Boire Conjugation – Future Tense (le futur simple)

We use the simple future tense to talk about most future situations. The stem of the verb boire for future conjugations is “boi-” and we must simply add the usual future endings.

Je boirai

I will drink

Tu boiras

You will drink

Il/elle boira

He/she/it will drink

Nous boirons

We will drink

Vous boirez

You will drink (formal/plural)

Ils/elles boiront

They will drink

  • Je boirai de la limonade car je n’aime pas le coca – I will drink lemonade because I don’t like cola
  • Elle boira quand elle aura soif – She will drink when she’s thirsty
  • Quand nous aurons fini nos examens, nous boirons à ça – When we finish our exams, we’ll drink to that

Boire Conjugation – Near Future (le futur proche)

The near future tense uses the present tense of the verb aller along with the infinitive verb. This tense is used for things that are about to happen in the immediate future.

Je vais boire

I am going to drink

Tu vas boire

You are going to drink

Il/elle va boire

He/she/it is going to drink

Nous allons boire

We are going to drink

Vous allez boire

You are going to drink (formal/plural)

Ils/elles vont boire

They are going to drink

  • Il ne va pas boire ça, il n’aime pas les jus de fruits – He’s not going to drink that, he doesn’t like fruit juice
  • Vous allez boire un coup maintenant que vous êtes là ? – Are you going to have a drink now that you’re here?
  • Elles vont boire un verre à la maison avant de rejoindre leurs amis – They’re going to have a drink at home before meeting their friends

Boire Conjugation – Pluperfect Tense (le plus-que-parfait)

The pluperfect tense shows that one action happened prior to another action, but both actions took place in the past. To form this tense, simply use the verb avoir in the imperfect, and add the past participle, which as we saw in the passé composé, is “bu”.

J’avais bu

I had drunk

Tu avais bu

You had drunk

Il/elle/on avait bu

He/she/it had drunk

Nous avions bu

We had drunk

Vous aviez bu

You had drunk (formal/plural)

Ils/elles avaient bu

They had drunk

  • J’avais bu une boisson avant la prise de sang car je ne savais pas qu’il fallait être à jeun – I had drunk a drink before my blood test because I didn’t know I had to fast
  • Elle avait bu tout le verre avant de se rendre compte que c’était le mien – She had drunk the whole glass before realizing it was mine
  • Nous avions bu plusieurs pintes de bière, mais nous n’étions pas encore ivres – We had drunk several pints of beer, but we still weren’t drunk

Boire Conjugation – Conditional Mood (le conditionnel présent)

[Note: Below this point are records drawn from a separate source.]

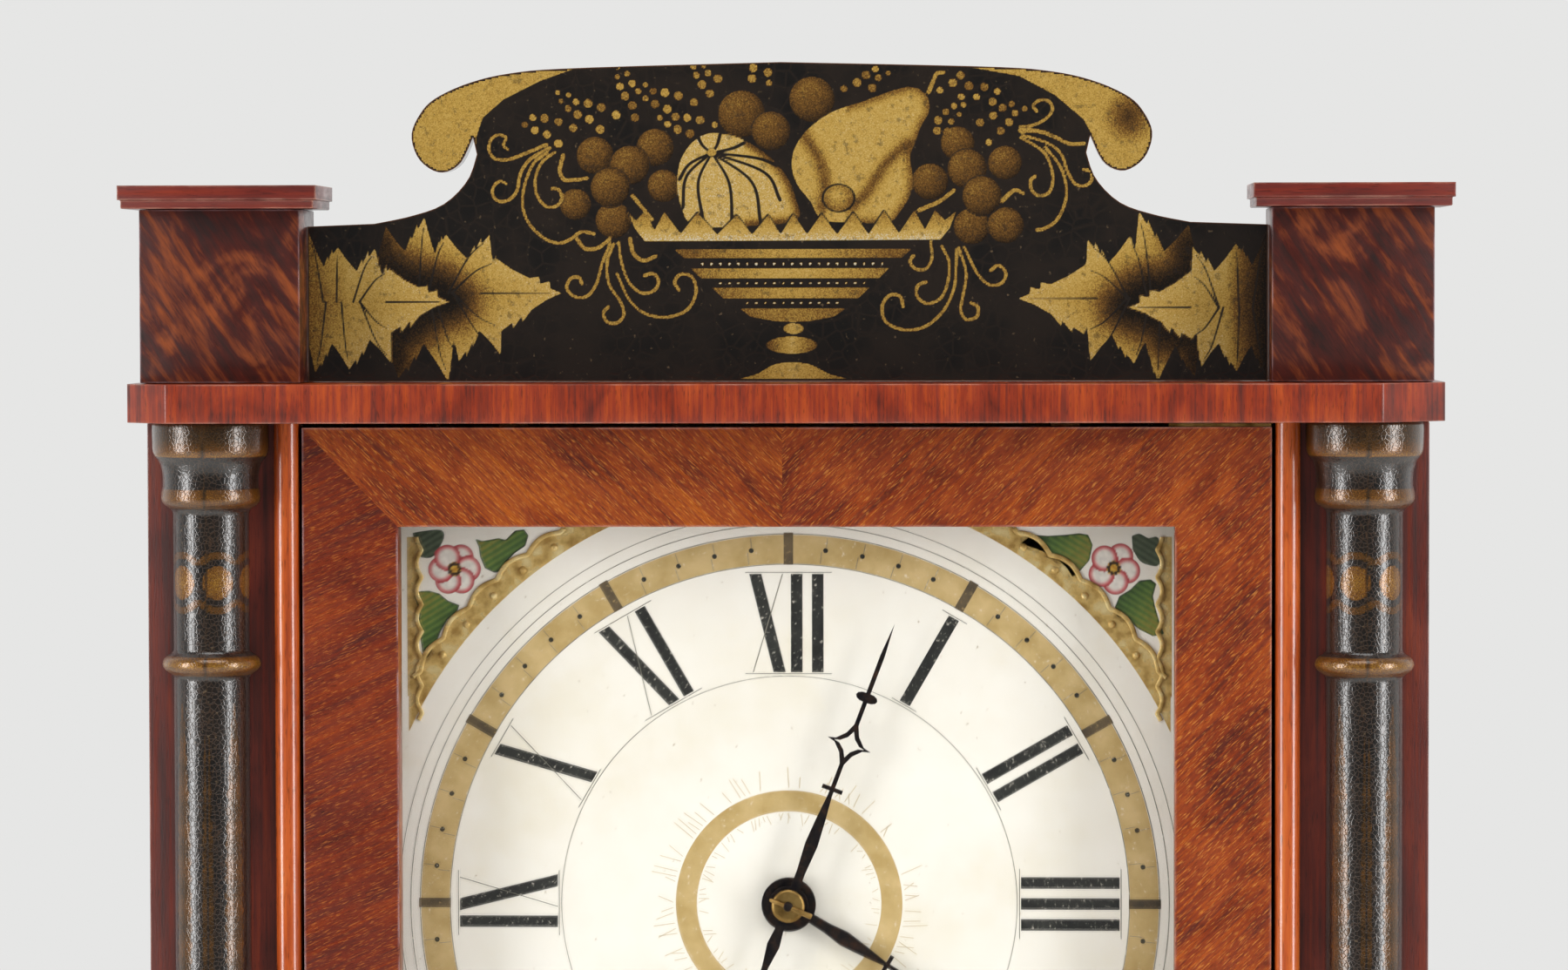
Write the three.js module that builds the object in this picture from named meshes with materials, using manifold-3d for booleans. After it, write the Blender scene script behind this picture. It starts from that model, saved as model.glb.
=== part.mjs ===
// Half-column and splat shelf clock with a wooden thirty-hour movement.
// Millimetres, +Z up, front towards -Y. Origin: middle of the footprint, on the resting face.
import * as THREE from 'three';
import { mergeVertices } from 'three/addons/utils/BufferGeometryUtils.js';
import Module from 'manifold-3d';

const wasm = await Module();
wasm.setup();

const TURN = Math.PI * 2;
const QUARTER = Math.PI / 2;

// How far cutters, and pieces that are joined into one, run into each other.
const bite = 1;

// ---- Case -------------------------------------------------------------------
const openingHeight = 731.5;
const sideThick = 10;
const backThick = 8;
const backInset = 1;
const glueLine = 0.2;
const corniceThick = 12.9;
const corniceFrontOverhang = 27;
const corniceSideOverhang = 4.7;
const leftCant = 15;
const rightCant = 22;
const stileThick = 12;
const beadRadius = 4.2;
const beadDoorGap = 1.2;

// ---- Top: chimneys, caps and splat ------------------------------------------
const chimneyWidth = 53.3;
const chimneyDepth = 38.5;
const chimneyHeight = 57.7;
const chimneySetback = 17.5;
const chimneySideInset = 3.95;
const capOverhang = 6.35;
const capStepInset = 1;
const capStepThick = 2.9;
const capThick = 7.7;
const splatThick = 9;
const splatSetback = 20.5;
const splatDrift = -1.7;
const splatCrown = 106.65;
const splatEndHeight = 52.2;
// Right half of the carved outline: out along the crown and round the scroll, then the swept neck.
const scrollCurve = [
  [67.9, 104.9], [89.7, 103.3], [104, 100.1], [115.4, 95], [120.7, 89.7],
  [123.6, 82.5], [121, 74.5], [114.3, 70.2], [107.5, 73], [103, 81.9],
];
const neckCurve = [[101.7, 76.2], [104.9, 67.5], [112.9, 59.6], [124, 55.6], [136.2, 53.1]];

// ---- Half-columns -----------------------------------------------------------
const columnBeadGap = 1.5;
const columnMargin = 1.8;
const columnSides = 20;
// Capital profile from its flat top: [distance from the end, radius].
const capitalProfile = [
  [0, 19.3], [1.2, 19.6], [9.6, 19.4], [11.5, 18.6], [12.6, 17.2], [16.5, 16.2], [19.5, 16],
  [20.5, 16.2], [21.4, 15.6], [22, 16.3], [24.6, 16.7], [27.2, 16.3], [28.2, 14.2], [29.4, 12.7],
];
const ringDrop = 76.8;
const ringProfile = [[0, 12.7], [1, 15.6], [3.6, 16.7], [6.2, 15.6], [7.2, 12.7]];

// ---- Door -------------------------------------------------------------------
const doorHalfWidth = 161;
const doorThick = 17;
const doorProud = 2;
const doorEndGap = 2;
const frameWidth = 31.9;
const railHeight = 33;
const dialOpening = 258;
const rebateWidth = 6;
const glassDepth = 11;
const glassThick = 2;
const glassClear = 0.3;
const pivotInset = 5.5;
const pivotDepth = 2.5;
const pivotRadius = 1.5;
const pivotRise = 4;
const pivotClear = 0.3;
const strapLength = 34;
const strapWidth = 9;
const strapThick = 1.2;
const knobRadius = 8;
const knobReach = 15;
const knobFoot = 5;
const knobNeck = 2.7;

// ---- Dial -------------------------------------------------------------------
const dialDrop = 163.6;
const dialBehindStile = 25;
const dialSize = 300;
const dialThick = 6;
const dialHole = 5;
const keyHole = 4.5;

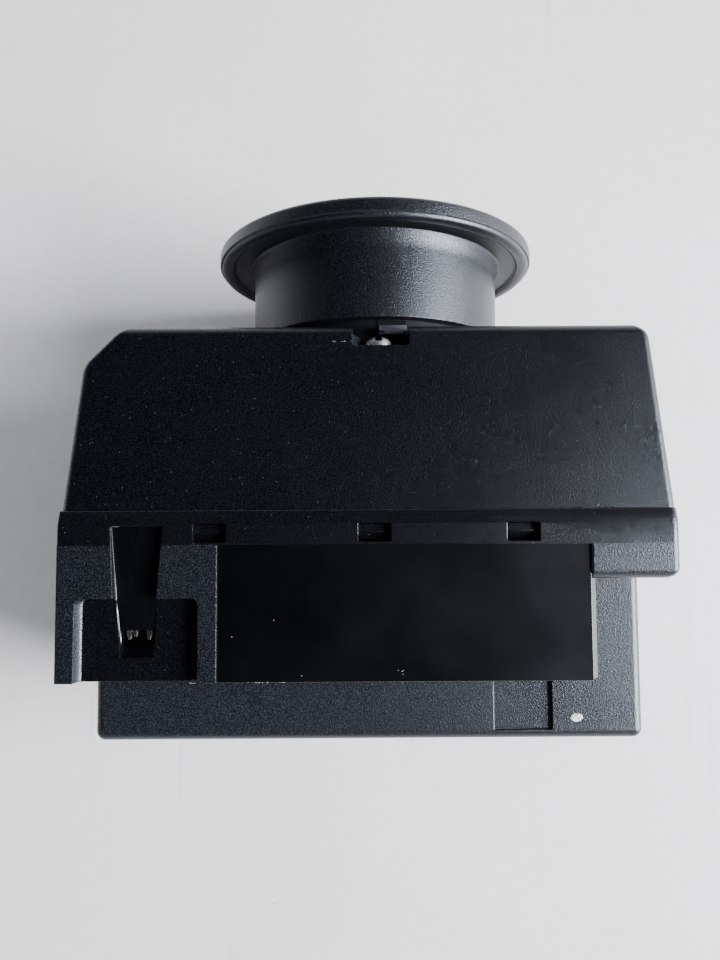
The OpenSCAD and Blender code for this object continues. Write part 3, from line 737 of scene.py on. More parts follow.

The most commonly used form of the conditional is the conditional present. This is equivalent to the second conditional in English, in which part of the sentence is in the past tense and the second half of the sentence is in the conditional mood. In the French conditional, we pair it with the imperfect tense. We often use the conditional to talk about unlikely or unrealistic events. It is usually employed with a “si clause”, meaning a sentence with “if” to show that something will only happen if a particular condition is met. To form the conditional present, take the future stem and add the imperfect endings.

Je boirais

I would drink

Tu boirais

You would drink

Il/elle boirait

He/she/it would drink

Nous boirions

We would drink

Vous boiriez

You would drink (formal/plural)

Ils/elles boiraient

They would drink

  • Je boirais si j’avais quelque chose à boire – I would drink if I had something to drink
  • Tu boirais plus de thé si tu avais une bouilloire – You would drink more tea if you had a kettle
  • S’ils avaient soif, ils boiraientIf they were thirsty, they would drink

Expressions about drinking

When it comes to having a drink, there are a lot of French expressions that you could use to help you sound like a local.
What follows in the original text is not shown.